* **DATA SHOWN**

***

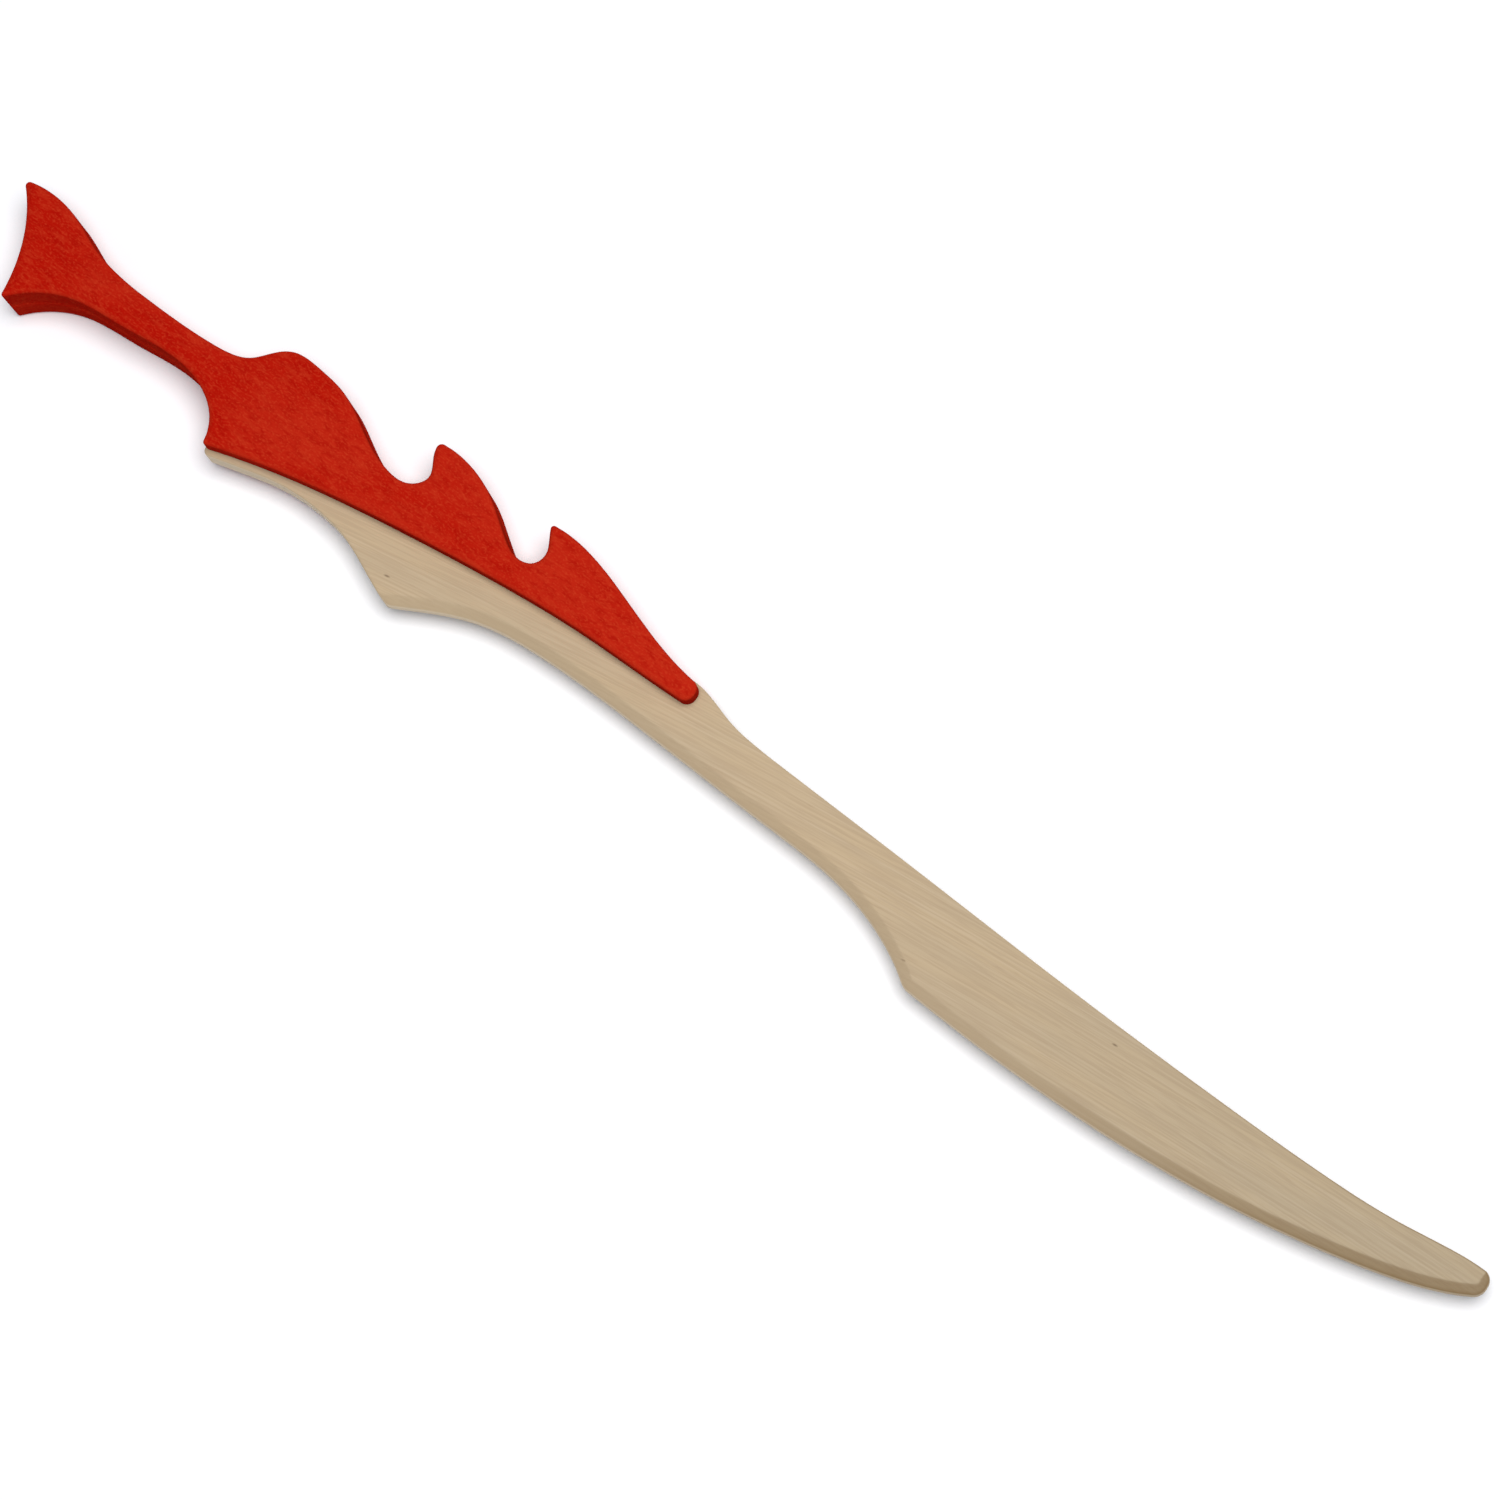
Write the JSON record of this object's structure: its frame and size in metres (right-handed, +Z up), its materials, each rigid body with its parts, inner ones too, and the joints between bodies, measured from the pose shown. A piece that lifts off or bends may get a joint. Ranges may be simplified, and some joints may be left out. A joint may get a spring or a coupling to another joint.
{
  "type": "wooden toy sabre",
  "caption": "Curved wooden toy sabre: a bevelled plank blade with its tang glued and pinned between flame-shaped stained handle halves.",
  "frame": {"origin": "middle of the base of the sabre's bounding box, as it lies on the back handle half", "axes": "+X from the pommel to the blade's tip, +Y towards the spine and the flame points, +Z up through the thickness"},
  "size_m": [0.6802, 0.0604, 0.026],
  "materials": {
    "natural_wood": "fine-sanded pale hardwood, matt, unvarnished",
    "red_stained_wood": "red water-stain on sanded hardwood, matt, with fine lighter fibres",
    "dowel_wood": "plain turned beech, unfinished"
  },
  "bodies": {
    "root": {"blade": "natural_wood", "front_scale": "red_stained_wood", "back_scale": "red_stained_wood", "dowel_pommel": "dowel_wood", "dowel_guard": "dowel_wood", "dowel_flame": "dowel_wood", "dowel_nose": "dowel_wood"}
  },
  "joints": []
}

***

* **EXERCISE INSTRUCTIONS**
Show, from the listing above, each line that contains the word "materials".

* **EXERCISE RESPONSE**
Write the JSON record of this object's structure: its frame and size in metres (right-handed, +Z up), its materials, each rigid body with its parts, inner ones too, and the joints between bodies, measured from the pose shown. A piece that lifts off or bends may get a joint. Ranges may be simplified, and some joints may be left out. A joint may get a spring or a coupling to another joint.
  "materials": {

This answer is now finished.